Have another shake and you can add large servings of organic vegetables with the exception of “Nightshade Vegetables” (remember they can cause inflammation). Additionally, no corn or peas since they are very starchy and will not help if you are trying to lose weight. Don’t be afraid to use healthy oils such as olive oil or flaxseed oil. They will actually lubricate the system and aid in the elimination process.
This is the meal that you don’t have to use the shake. Organic chicken, turkey, or wild-caught fish should be your main protein. Just watch eating tuna more than once per week due to the high mercury content. Shrimp, lobster, crab and shellfish may contain sulfites and should be avoided. In fact, any shellfish is general could be a problem so leave it alone for the time being. Lean cuts of lamb or beef are okay once per week (preferably grass-fed and organic). Vegetarians can eat beans or lentils that have been soaked overnight. Pour out the water and rinse before cooking.
Every meal including dinner should have sufficient amounts of organic vegetables either drizzled in oil or steamed.

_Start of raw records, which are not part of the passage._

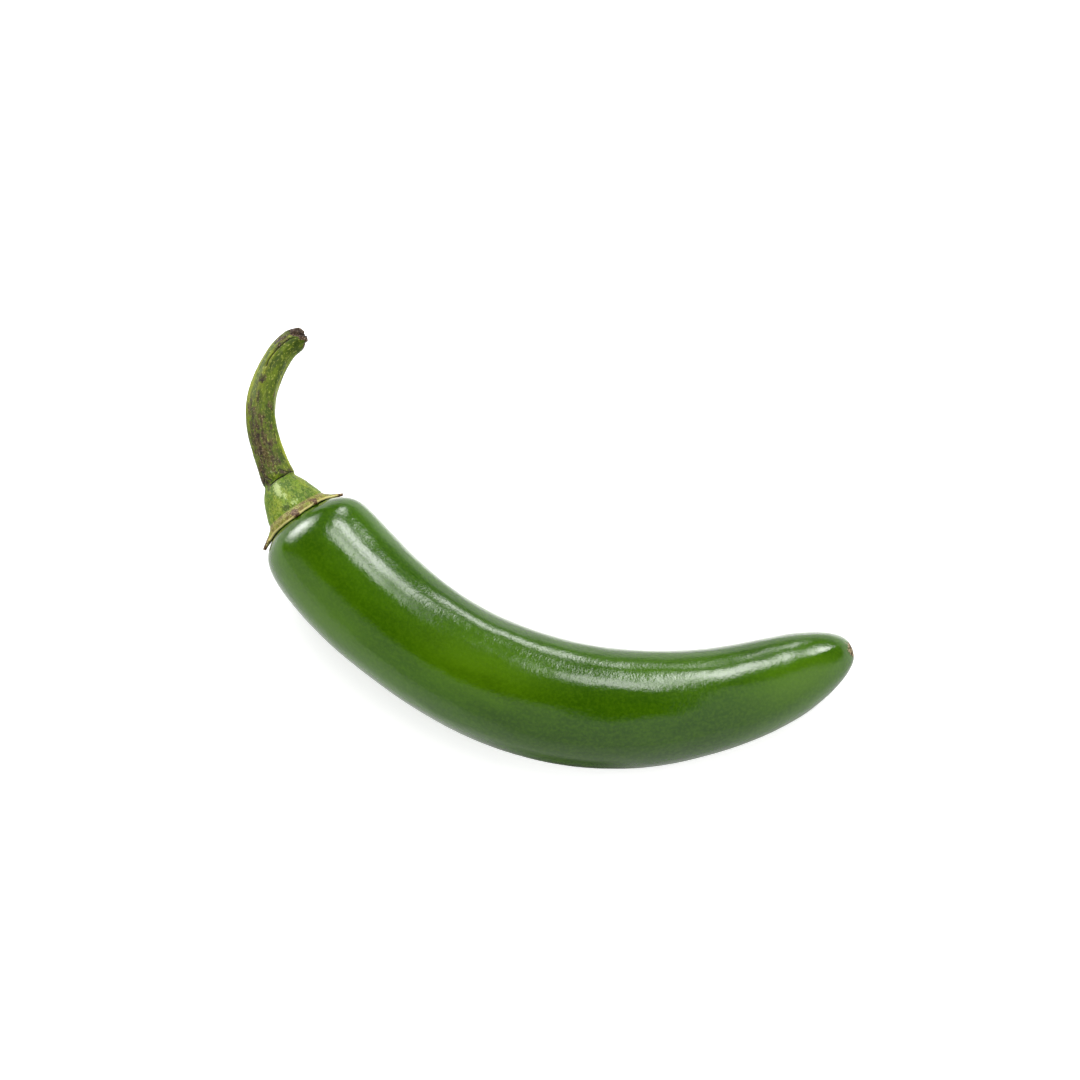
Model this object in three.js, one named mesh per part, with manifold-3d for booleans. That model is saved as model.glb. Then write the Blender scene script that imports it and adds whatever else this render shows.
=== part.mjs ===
// A fresh green chilli pepper, lying on its side: the curved pod, and the stem with its calyx.
// Millimetres, +Z up. The surface it lies on is Z = 0 and the pod's chord runs along +X, tip first.
// One smooth axis runs from the torn end of the stem to the tip of the pod. A station is a distance
// along that axis from the seat, where the calyx meets the pod: the stem is below 0, the pod above.
import * as THREE from 'three';
import { NURBSCurve } from 'three/addons/curves/NURBSCurve.js';
import { mergeVertices } from 'three/addons/utils/BufferGeometryUtils.js';
import Module from 'manifold-3d';

// Driving dimensions

const AXIS_POINTS = [
  [-43.8, 26.9, 16.4], [-46.5, 25.5, 16.2], [-48.0, 20.2, 15.8], [-48.1, 13.5, 15.1],
  [-45.0, 7.8, 14.1], [-41.3, 2.5, 12.7], [-35.1, -2.8, 10.9], [-27.0, -8.7, 9.4],
  [-17.1, -14.0, 9.1], [-6.2, -18.1, 9.42], [6.2, -19.7, 9.27], [18.4, -18.4, 8.95],
  [29.0, -14.2, 8.35], [39.0, -8.2, 6.8], [46.8, -1.0, 5.35], [50.4, 1.9, 4.4],
];
const SEAT = 34.6;

const POD_LENGTH = 96.9;
const POD_OUTLINE = [
  [-1.5, 0], [-1.5, 2.5], [-1.4, 4.4], [-0.7, 6.0], [0.5, 7.8], [2.6, 9.0], [7, 9.4], [14, 9.5],
  [24, 9.2], [33, 9.3], [42, 9.5], [52, 9.4], [62, 9.0], [71, 8.1], [79, 7.4], [86.5, 6.45],
  [92, 4.8], [95.4, 3.0], [POD_LENGTH, 1.4], [POD_LENGTH, 0],
];
const POD_ROWS = 62;
const POD_SIDES = 44;
const LOBES = { count: 3, depth: 0.014, reach: 26 };
const DENT = { station: 56, angle: 1.9, depth: 0.25, length: 6, width: 0.35 };
const DIMPLE = { depth: 0.35, reach: 1.3 };

const STEM_OUTLINE = [
  [-34.5, 0], [-34.6, 0.9], [-34.3, 1.7], [-33.2, 1.95], [-31.4, 1.95], [-28, 2.05], [-24, 2.15],
  [-19, 2.3], [-14, 2.3], [-10.5, 2.4], [-8.9, 2.6], [-8.2, 2.6], [-7.9, 2.4], [-7.4, 2.7],
  [-6.3, 3.5], [-4.4, 4.2], [-2.9, 4.75], [-2.0, 5.2],
];
const STEM_ROWS = 42;
const STEM_SIDES = 60;
const STALK = { fadeEnd: 6, fadeStart: 11 };
const RIDGES = { count: 5, depth: 0.04, twist: 0.03, ovalness: 0.4, ovalTurn: 0.9 };
const TEAR = {
  reach: 3.4, ridge: 1.2, slope: 0.45, lean: 0.2, rag: 0.06,
  waves: [[3, 0.6, 1], [7, 2.0, 0.6], [11, 1.6, 0.5]],
};

const SEAT_GAP = 0.3;
const LIP = { radius: 5.2, thickness: 0.7, slant: 0.1 };
const EDGE_WAVE = { height: 0.3, count: 4, turn: 1 };
// The teeth: each one's angle in degrees and its length. The two in front are worn short.
const TEETH = [[6, 2.1], [66, 0.6], [102, 0.6], [186, 2.3], [240, 1.6], [300, 1.4]];
const TOOTH = { halfWidth: 13, lift: 0.25 };
const EDGE_STEPS = [0, 0.5, 1];
const HOLLOW_STEPS = [0.75, 0.5, 0.25];

// Curves

// A cubic B-spline that starts and ends at its first and last points.
function smoothCurve(points, lengthSteps) {
  const controls = points.map(([x, y, z = 0]) => new THREE.Vector4(x, y, z, 1));
  const spans = controls.length - 3;
  const inner = Array.from({ length: spans - 1 }, (_, i) => i + 1);
  const curve = new NURBSCurve(3, [0, 0, 0, 0, ...inner, spans, spans, spans, spans], controls);
  curve.arcLengthDivisions = lengthSteps;
  return curve;
}

const axis = smoothCurve(AXIS_POINTS, 2000);
const podOutline = smoothCurve(POD_OUTLINE, 1000);
const stemOutline = smoothCurve(STEM_OUTLINE, 1000);

// A point beside the axis. The angle is 0 on the inside of the bend and a quarter turn on top.
function besideAxis(station, radius, angle) {
  const share = THREE.MathUtils.clamp((station + SEAT) / axis.getLength(), 0, 1);
  const along = axis.getTangentAt(share);
  const inward = new THREE.Vector3(-along.y, along.x, 0).normalize();
  const up = new THREE.Vector3().crossVectors(along, inward);
  return axis.getPointAt(share)
    .addScaledVector(inward, radius * Math.cos(angle))
    .addScaledVector(up, radius * Math.sin(angle));
}

// A turned solid with its axis bent along the fruit's axis. outline(angle) lists the
// (station, radius) pairs of one side, from one end on the axis to the other.
function bentSolid(sides, outline) {
  const straight = outline(0).map(([, radius], row) => new THREE.Vector2(radius, row));
  const geometry = new THREE.LatheGeometry(straight, sides);
  const places = geometry.getAttribute('position');
  for (let side = 0; side <= sides; side++) {
    const angle = (2 * Math.PI * (side % sides)) / sides;
    outline(angle).forEach(([station, radius], row) => {
      const p = besideAxis(station, radius, angle);
      places.setXYZ(side * straight.length + row, p.x, p.y, p.z);
    });
  }
  return geometry;
}

// A hump that is 1 in its middle and fades to 0.
function hump(distance, reach) {
  return Math.exp(-((distance / reach) ** 2));
}

function angleBetween(a, b) {
  return Math.atan2(Math.sin(a - b), Math.cos(a - b));
}

// Points of an outline, with both ends exactly on the axis.
function outlinePoints(curve, rows) {
  return curve.getPoints(rows - 1).map((p, row) => [p.x, row % (rows - 1) ? p.y : 0]);
}

// Pod

// Soft lobes at the shoulder, a shallow dent above the belly, and a dimple round the dry tip.
function podSide(angle) {
  return outlinePoints(podOutline, POD_ROWS).map(([station, radius]) => {
    const lobes = LOBES.depth * hump(station, LOBES.reach) * Math.cos(LOBES.count * angle);
    const dent = DENT.depth * hump(station - DENT.station, DENT.length)
      * hump(angleBetween(angle, DENT.angle), DENT.width);
    const dimple = station > POD_LENGTH / 2 ? DIMPLE.depth * hump(radius, DIMPLE.reach) : 0;
    return [station - dimple, radius ? radius * (1 + lobes) - dent : 0];
  });
}

// The pod lies on three low spots of its underside, below the shoulder, the belly and the far end.
function layFlat(geometry) {
  const places = geometry.getAttribute('position');
  for (let i = 0; i < places.count; i++) {
    places.setZ(i, Math.max(places.getZ(i), 0));
  }
  return geometry;
}

// Stem and calyx

// A point off the pod's shoulder: along is a distance down the shoulder from the calyx's lip,
// and distance is how far it stands off.
const podLengths = podOutline.getLengths();
const lipStep = podOutline.getPoints(podLengths.length - 1).findIndex((p) => p.y > LIP.radius);
const lipAlong = podLengths[lipStep];

function offShoulder(along, distance) {
  const share = (lipAlong + along) / podOutline.getLength();
  const p = podOutline.getPointAt(share);
  const d = podOutline.getTangentAt(share);
  return [p.x - d.y * distance, p.y + d.x * distance];
}

// How far the calyx's edge reaches down the shoulder: a soft wave, and pointed teeth.
function edgeReach(angle) {
  const degrees = THREE.MathUtils.radToDeg(angle);
  const teeth = TEETH.map(([at, length]) => {
    const away = Math.abs(THREE.MathUtils.euclideanModulo(degrees - at + 180, 360) - 180);
    return length * Math.max(1 - away / TOOTH.halfWidth, 0);
  });
  const wave = 1 + 0.5 * Math.sin(EDGE_WAVE.count * angle + EDGE_WAVE.turn);
  return EDGE_WAVE.height * wave + Math.max(...teeth);
}

// The torn end falls away to both sides of a ridge across it, more to the outside, and is ragged.
function tearSlope(angle) {
  const rag = TEAR.waves.reduce((sum, [count, turn, size]) => (
    sum + size * Math.sin(count * angle + turn)), 0);
  const across = Math.sin(angle - TEAR.ridge);
  return (TEAR.slope + TEAR.lean * across) * across ** 2 + TEAR.rag * rag;
}

// Lengthwise ridges on the stalk, which fade over the calyx, and the torn end.
function stalkSide(angle) {
  return outlinePoints(stemOutline, STEM_ROWS).map(([station, radius]) => {
    const onStalk = THREE.MathUtils.smoothstep(-station, STALK.fadeEnd, STALK.fadeStart);
    const ridges = Math.cos(RIDGES.count * (angle + RIDGES.twist * station))
      + RIDGES.ovalness * Math.cos(2 * angle + RIDGES.ovalTurn);
    const torn = THREE.MathUtils.smoothstep(-station, SEAT - TEAR.reach, SEAT);
    const tear = torn * radius * tearSlope(angle);
    return [station + tear, radius * (1 + RIDGES.depth * onStalk * ridges)];
  });
}

// The whole side: the torn end, the stalk, the ring, the calyx's flare, its edge with the teeth,
// and the hollow underneath, which sits just clear of the pod.
function stemSide(angle) {
  const reach = edgeReach(angle);
  const lift = (share) => SEAT_GAP + TOOTH.lift * share * share;
  const over = EDGE_STEPS.map((share) => offShoulder(reach * share, lift(share) + LIP.thickness));
  const under = EDGE_STEPS.map((share) => offShoulder(reach * share - LIP.slant, lift(share)));
  const hollow = HOLLOW_STEPS.map((share) => offShoulder(lipAlong * (share - 1), SEAT_GAP));
  const [roof] = offShoulder(-lipAlong, SEAT_GAP);
  return [...stalkSide(angle).slice(0, -1), ...over, ...under.reverse(), ...hollow, [roof, 0]];
}

// Closed meshes

const wasm = await Module();
wasm.setup();

function closedGeometry(geometry) {
  geometry.deleteAttribute('normal');
  geometry.deleteAttribute('uv');
  const merged = mergeVertices(geometry, 1e-4);
  const solid = new wasm.Manifold(new wasm.Mesh({
    numProp: 3,
    vertProperties: merged.getAttribute('position').array,
    triVerts: new Uint32Array(merged.index.array),
  }));
  const mesh = solid.getMesh();
  const closed = new THREE.BufferGeometry();
  closed.setAttribute('position', new THREE.BufferAttribute(mesh.vertProperties, 3));
  closed.setIndex(new THREE.BufferAttribute(mesh.triVerts, 1));
  closed.computeVertexNormals();
  return closed;
}

function namedMesh(name, geometry, color, roughness) {
  const material = new THREE.MeshStandardMaterial({ color, roughness, metalness: 0 });
  const mesh = new THREE.Mesh(closedGeometry(geometry), material);
  mesh.name = name;
  return mesh;
}

const chilli = new THREE.Group();
chilli.add(namedMesh('pod', layFlat(bentSolid(POD_SIDES, podSide)), 0x3f6a10, 0.25));
chilli.add(namedMesh('stem_calyx', bentSolid(STEM_SIDES, stemSide), 0x7d9a2c, 0.6));

export default chilli;
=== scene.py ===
# A fresh green chilli pepper, lying on its side: its looks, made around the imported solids.
# +Z up. Sizes are in millimetres, and MM turns them into metres. The floor and the lights are in
# metres.
from bisect import bisect_right
from math import atan2, cos, exp, pi, radians, sin
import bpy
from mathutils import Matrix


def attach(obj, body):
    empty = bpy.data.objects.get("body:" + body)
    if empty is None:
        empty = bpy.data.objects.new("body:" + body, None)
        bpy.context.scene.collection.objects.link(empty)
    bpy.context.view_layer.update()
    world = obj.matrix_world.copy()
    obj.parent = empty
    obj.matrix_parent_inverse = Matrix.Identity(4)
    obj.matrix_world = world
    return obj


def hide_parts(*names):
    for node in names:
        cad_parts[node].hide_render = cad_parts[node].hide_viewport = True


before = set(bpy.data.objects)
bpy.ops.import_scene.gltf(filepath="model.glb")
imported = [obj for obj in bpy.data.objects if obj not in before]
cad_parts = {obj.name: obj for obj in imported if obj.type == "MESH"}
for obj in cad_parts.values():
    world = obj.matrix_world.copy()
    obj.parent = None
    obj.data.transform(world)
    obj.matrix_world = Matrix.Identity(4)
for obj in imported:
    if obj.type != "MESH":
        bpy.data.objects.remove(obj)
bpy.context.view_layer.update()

from types import SimpleNamespace as Values

import bmesh
import bpy
from mathutils import Matrix, Vector, noise

MM = 0.001

# Sizes, as the solids have them. A station is a distance along the fruit's axis from the seat of
# the calyx: the stem is below 0, the pod above. An angle goes round the axis, from 0 on the inside
# of the bend to a quarter turn on top.

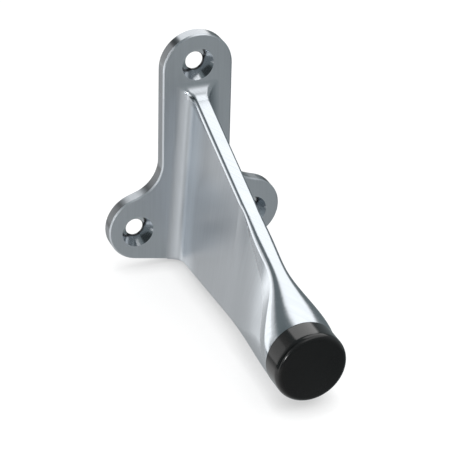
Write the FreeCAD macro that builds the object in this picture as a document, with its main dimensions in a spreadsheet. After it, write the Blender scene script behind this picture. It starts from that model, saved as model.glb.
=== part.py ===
import FreeCAD, Part
import math
import os
import Sketcher

# Wall door stop: one cast bracket that screws to a wall, with a rubber bumper on its end.
# The back of the plate lies in the XZ plane, the arm stands out along -Y, and +Z is up.
# The origin is where the axis of the bumper meets the wall.

DRIVING_SIZES = {
    # back plate with three lobes
    "plate_thickness": 4.3,
    "plate_edge_bevel": 0.5,
    "top_lobe_radius": 12.3,
    "top_lobe_height": 58.3,
    "side_lobe_radius": 11.9,
    "side_lobe_offset": 19.5,
    "side_lobe_height": 1.0,
    "neck_radius": 12.1,
    "shoulder_slope": 18.9,
    "chin_depth": 14.1,
    "chin_radius": 53.0,
    # countersunk screw holes
    "top_hole_height": 59.7,
    "side_hole_offset": 21.1,
    "screw_hole_diameter": 6.3,
    "countersink_diameter": 11.2,
    "countersink_angle": 70.0,
    # arm: a tall web, flared where it meets the plate, that swells into a round boss
    "arm_reach": 92.6,
    "web_crest_height": 52.8,
    "crest_hollow": 0.35,
    "crest_flat_width": 2.8,
    "crest_round": 1.4,
    "crest_softening": 1.9,
    "web_foot_width": 12.2,
    "web_foot_round": 1.3,
    "underside_arch": 1.55,
    "root_fillet": 4.7,
    "crest_fillet": 2.5,
    "crest_swell_start": 72.3,
    "foot_swell_start": 48.0,
    "boss_radius": 11.9,
    # spigot on the end of the boss that the bumper snaps over
    "spigot_neck_radius": 5.6,
    "spigot_neck_length": 2.6,
    "spigot_head_radius": 7.0,
    "spigot_head_length": 2.6,
    "spigot_lead_in": 0.8,
    # rubber bumper
    "bumper_radius": 12.0,
    "bumper_length": 9.0,
    "bumper_face_round": 2.0,
    "bumper_back_bevel": 0.3,
    "spigot_clearance": 0.1,
}

# Angles of the quarter circle that flares the root of the web, at which it has a section.
FLARE_ANGLES = tuple(range(90, -10, -10))
# Shares of the way from the straight web to the rim at which the swelling has a section.
SWELL_SHARES = (0, 0.2, 0.4, 0.6, 0.75, 0.9)

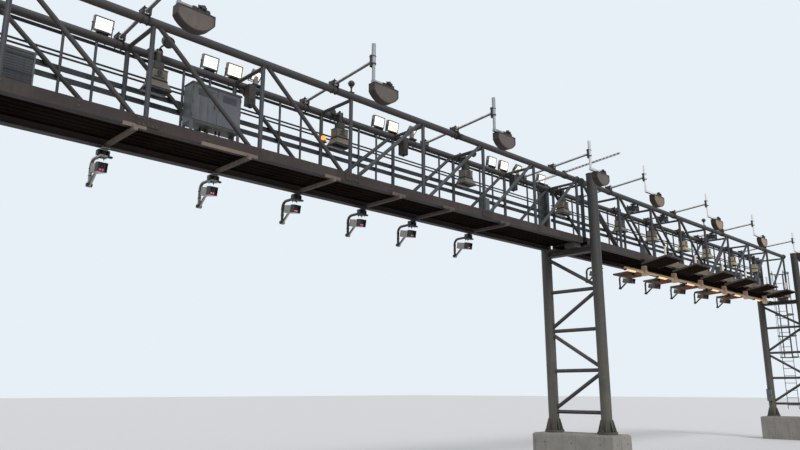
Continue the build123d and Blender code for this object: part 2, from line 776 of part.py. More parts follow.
# Ball-topped posts on the front chord at both midspans
with BuildPart() as domes:
    middles = [start_x + span / 2 for start_x in spans.values()]
    ball_z = chord_top + dome_post_height
    upright_bars([(x, -half_width) for x in middles], chord_top, ball_z, dome_post_radius)
    with Locations(*[(x, -half_width, ball_z) for x in middles]):
        Sphere(dome_radius)
save(domes, "dome_posts")

# Warning beacon on a bracket off the middle back post of the left span
with BuildPart() as beacon:
    x = spans["left"] + span / 2
    y = half_width - web_radius - seat - beacon_radius
    block((x - beacon_radius, y - beacon_radius, beacon_z - clamp_wall),
          (x + beacon_radius, y + beacon_radius, beacon_z))
    upright_bars([(x, y)], beacon_z, beacon_z + beacon_height, beacon_radius)
save(beacon, "beacon")

# Perforated strut channel that lies across both chords and reaches out past the front
with BuildPart() as perforated:
    half = perforated_size / 2
    rise, run = math.sin(chord_slope), math.cos(chord_slope)
    lift = chord_radius + seat
    underside_y, underside_z = lift * rise - half_width, chord_z + lift * run
    underside = Plane(origin=(perforated_x, underside_y, underside_z), x_dir=(0, -run, rise),
                      z_dir=(0, rise, run))
    back_length = truss_width + arm_overhang
    with BuildSketch(underside) as footprint:
        with Locations(((strut_reach - back_length) / 2, 0)):
            Rectangle(strut_reach + back_length, perforated_size)
    extrude(footprint.sketch, amount=perforated_size)
    count = int(strut_reach / hole_pitch)
    side_face = Plane(origin=(perforated_x - half, underside_y, underside_z), x_dir=(0, -run, rise),
                      z_dir=(1, 0, 0))
    with BuildSketch(side_face) as holes:
        with Locations(*[(strut_reach - (i + 0.5) * hole_pitch, -half) for i in range(count)]):
            Circle(hole_radius)
    extrude(holes.sketch, amount=perforated_size, mode=Mode.SUBTRACT)
save(perforated, "perforated_strut")

# Switch box on the rear column of the right tower
with BuildPart() as switch:
    face = tower_pitch - column_radius - seat
    block((face - switch_depth, column_rear - switch_width / 2, switch_z),
          (face, column_rear + switch_width / 2, switch_z + switch_height))
save(switch, "switch_box")
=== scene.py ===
# %% [markdown]
# # A toll gantry
# The frame of the gantry comes ready made: columns, trusses, deck and the plain bodies of the
# equipment. This lesson gives it its finishes and adds the small parts that are seen on a real one.
# First the frame is loaded.

# %% Load the frame
import json
import math

import bmesh
import bpy
from mathutils import Matrix, Vector


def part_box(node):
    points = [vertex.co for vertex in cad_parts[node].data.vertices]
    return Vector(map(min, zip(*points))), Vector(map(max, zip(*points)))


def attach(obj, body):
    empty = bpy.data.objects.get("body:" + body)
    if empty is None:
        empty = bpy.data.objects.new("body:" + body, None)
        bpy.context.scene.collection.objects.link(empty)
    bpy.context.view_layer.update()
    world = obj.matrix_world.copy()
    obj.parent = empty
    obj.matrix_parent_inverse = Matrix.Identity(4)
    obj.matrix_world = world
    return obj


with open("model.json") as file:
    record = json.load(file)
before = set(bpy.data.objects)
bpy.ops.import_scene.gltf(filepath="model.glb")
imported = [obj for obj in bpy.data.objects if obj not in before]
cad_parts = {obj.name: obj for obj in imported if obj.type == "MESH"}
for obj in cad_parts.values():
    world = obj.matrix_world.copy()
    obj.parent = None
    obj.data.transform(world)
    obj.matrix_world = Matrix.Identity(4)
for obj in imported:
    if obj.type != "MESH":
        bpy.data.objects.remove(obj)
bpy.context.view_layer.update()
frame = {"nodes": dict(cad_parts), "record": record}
nodes = frame["nodes"]

# %% [markdown]
# ## Camera, floor and light
# The camera stands at the roadside under the left end and looks up along the gantry. A lens of
# about 32 mm on a 36 mm sensor gives the steep perspective that makes the near end loom. The floor
# is pale and plain, and one broad soft sun with an even sky lights the steel from above and lets
# the pale floor fill the undersides. What the camera sees of the sky is a plain pale colour of its
# own, kept apart from the light, so that it can be near white without washing out the steel.

# %% Camera
camera_data = bpy.data.cameras.new("camera")
camera_data.lens = 31.7
camera_data.sensor_width = 36
camera_data.clip_end = 400
camera = bpy.data.objects.new("camera", camera_data)
camera.location = (-16.296, -10.198, 1.976)
look_up, look_right = 13.163, 44.336
camera.rotation_euler = (math.radians(90 + look_up), 0, math.radians(-look_right))
bpy.context.collection.objects.link(camera)
bpy.context.scene.camera = camera
print("lens:", camera_data.lens)

# %% Floor
bpy.context.scene.view_settings.view_transform = "Standard"
reach = 180
floor_mesh = bpy.data.meshes.new("floor")
floor_mesh.from_pydata([(-reach, -reach, 0), (reach, -reach, 0), (reach, reach, 0), (-reach, reach, 0)],
                       [], [(0, 1, 2, 3)])
floor = bpy.data.objects.new("floor", floor_mesh)
bpy.context.collection.objects.link(floor)
floor_paint = bpy.data.materials.new("floor_paint")
floor_paint.use_nodes = True
floor_shader = floor_paint.node_tree.nodes["Principled BSDF"]
floor_shader.inputs["Base Color"].default_value = (0.72, 0.72, 0.72, 1)
floor_shader.inputs["Roughness"].default_value = 0.9
floor.data.materials.append(floor_paint)
print("floor reach:", reach)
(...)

The same rules apply to when you eat them at lunchtime.
What about starches and grains with meals?
Non-gluten containing grains such as quinoa, brown rice, wild rice, or amaranth can go with any meal. Butternut squash makes a great side too. Yet if you are doing this program to lose weight in addition to eliminate food sensitivities, make sure to eat grains or any starch in modest amounts and early in the day.
When to reintroduce foods back into the diet:
For the summer cleanse, the first few days of eliminating most of the foods you are addicted to will most likely be rough. It’s normal to have cravings, feel a little tired, perhaps even experience a break out. That all can be part of the detoxification process. After a week, most people feel more energized, have better digestion, their skin clears up, headaches come on less frequently and they just look better. The body gets a break from being inflamed and, as a result, weight loss can even occur.
Since it’s not realistic to stay on a restricted program for a prolonged period of time, you will eventually start reintroducing foods back in the diet. The best way to do this is to start a journal. Do each food one by one. Don’t just go back to your old ways and add everything back all at once since you won’t know what is making you sensitive if you have a reaction. For the first week you may reintroduce eggs. If you feel okay with them, week two you may decide to bring back yogurt. Then week three you may want to have some tomatoes (which are part of the nightshade family) with your eggs. If at that point you feel sensitive, you can then determine that the tomatoes are bothering you and not the eggs so much. Keep doing this slowly and work to be in tune with your body.
For long-term prevention:
As a lifestyle, it’s best to add variety to your meals. If you are susceptible to food intolerance and eat the same foods every day, it’s likely you will develop a sensitivity to them – even if they are healthy. The way to prevent reactions is by rotating your foods. If you like oatmeal for breakfast, then have it two days in a row a week and then no oatmeal again for the next four days. The same rotation method goes for eating chicken at lunch or salmon at dinner. Having these “off” days in-between can help you tolerate foods that were once troublesome. Yet if you continue to eat them daily, your issues may arise again.
Get creative with your meal planning and even seek out a nutritionist if you need some guidance along the way. It takes some preparation and planning ahead, but with the right maintenance you can continue to feel great and keep the weight off.